His arrest in Madrid came nearly two years after Falciani’s conviction was made final by Swiss courts.

It also coincided with Spain’s efforts to seek extradition from Switzerland of Marta Rovira, a prominent Catalan separatist politician considered key in the Spanish region’s illegal independence bid. Swiss authorities have not ruled yet on whether she should be extradited.

Spanish Minister of Justice Rafael Catala said the government had no involvement in Falciani’s arrest and that no connection should be made between the two cases.

“These are judicial cases sought in the realm of international cooperation,” Catala said Thursday. “We shouldn’t see into it more than that.”

Confusion surrounded the origins of the new effort to bring Falciani into custody.

Lawyer Marc Henzelin, who represents Falciani in Switzerland, and Spanish police said Swiss authorities asked Spanish counterparts in mid-March to arrest the IT specialist.

But Folco Galli, a spokesman for Switzerland’s Federal Office of Justice, said it was “completely wrong” to suggest that Swiss authorities have been seeking Falciani’s arrest only since March.

He said Falciani has been listed since 2009 as a wanted person for extradition under the Schengen zone’s notification system – first on the basis of an arrest warrant issued by a Swiss prosecutor that year, then based on the 2015 criminal convictions.

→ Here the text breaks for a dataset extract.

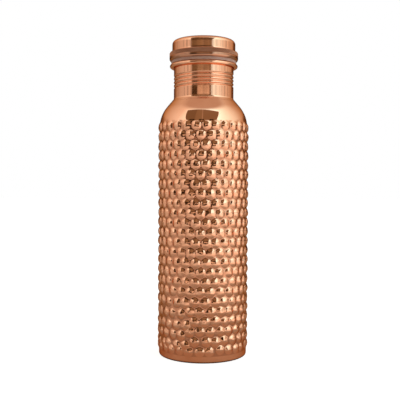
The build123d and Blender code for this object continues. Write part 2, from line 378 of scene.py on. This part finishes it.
def make_neck(material):
    """Fillet, threaded tube and the bead rolled outwards at the mouth."""
    bore = NECK_R - SHEET
    sweep = np.degrees(SHOULDER_SWEEP)
    tan_sweep = np.tan(SHOULDER_SWEEP)
    edge = SHEET * np.array([np.cos(SHOULDER_SWEEP), np.sin(SHOULDER_SWEEP)])
    seam_in = np.array([NECK_SEAM_R - edge[0], NECK_FOOT_Z])
    seam_out = seam_in + edge
    knee_z = seam_in[1] + (seam_in[0] - bore) / tan_sweep
    inner_fillet = NECK_FILLET + SHEET
    setback = inner_fillet * np.tan(SHOULDER_SWEEP / 2)
    centre = (bore + inner_fillet, knee_z + setback)
    curl_r = BEAD_HEIGHT / 2
    curl_in = (bore + curl_r, MOUTH_Z - curl_r)
    curl_out = (BEAD_R - curl_r, MOUTH_Z - curl_r)
    bead_foot_z = MOUTH_Z - BEAD_HEIGHT
    hem_r = NECK_R + BEAD_GAP
    thread_foot_z, thread_top_z = THREAD_Z - THREAD_HALF, bead_foot_z - NECK_PLAIN
    points = outline(
        [seam_out],
        arc(centre, NECK_FILLET, 180 + sweep, 180, 10),
        line((NECK_R, knee_z + setback), (NECK_R, thread_foot_z), 6),
        line((NECK_R, thread_foot_z), (NECK_R, thread_top_z), 90),
        line((NECK_R, thread_top_z), (NECK_R, curl_in[1]), 4),
        arc(curl_in, curl_r - SHEET, 180, 90, 8),
        arc(curl_out, curl_r - SHEET, 90, -90, 16),
        [(hem_r, bead_foot_z + SHEET), (hem_r, bead_foot_z + EDGE), (hem_r + EDGE, bead_foot_z)],
        arc(curl_out, curl_r, -90, 90, 24),
        arc(curl_in, curl_r, 90, 180, 12),
        line((bore, curl_in[1]), (bore, thread_top_z), 4),
        line((bore, thread_top_z), (bore, thread_foot_z), 90),
        line((bore, thread_foot_z), (bore, knee_z + setback), 6),
        arc(centre, inner_fillet, 180, 180 + sweep, 10),
        [seam_in],
    )

    def thread(radius, height, angle):
        on_wall = radius < NECK_R + ON_WALL
        return radius - on_wall * THREAD_DEPTH * groove(height, angle, NECK_TURNS), height

    shape = turned(points, THREAD_COLUMNS, thread)
    surface("threaded_neck", *shape, True, "bottle", ["neck"], "copper_polished", material)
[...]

“On March 19, Spanish authorities told us that the search for Mr. Falciani was valid for Spanish territory,” said Galli. He declined to say whether such a step was unusual, because cooperation on such cases between states is confidential.

The Federal office of Justice said that, following word of Falciani’s arrest, Swiss authorities made a fresh formal extradition request Thursday.

Henzelin, Falciani’s lawyer, noted a “hypothesis” among some, which he could not confirm, that the arrest could be connected to a “sort of deal” between Spain and Switzerland over a transfer of Catalan separatists who are wanted by Spanish authorities.

“I’m not able to verify that, but frankly if it were the case, I would consider that rather odious,” said Henzelin. “It’s not in the tradition of Swiss justice to do such a kind of bargaining. It seems to me it’s more the habit of Russia and countries like that.”

X.net, a platform of internet activists that cooperated with Falciani in some investigations into corruption and tax evasion, criticized the arrest.

“Whistleblowers of corruption used as exchange currency. What justice is this?” the platform wondered in a tweet.

Spanish defense lawyer Manuel Olle said the country’s National Court had already ruled out Falciani’s extradition in 2013.

“He can’t be tried twice,” Olle said, adding that he believed that the case was politically motivated.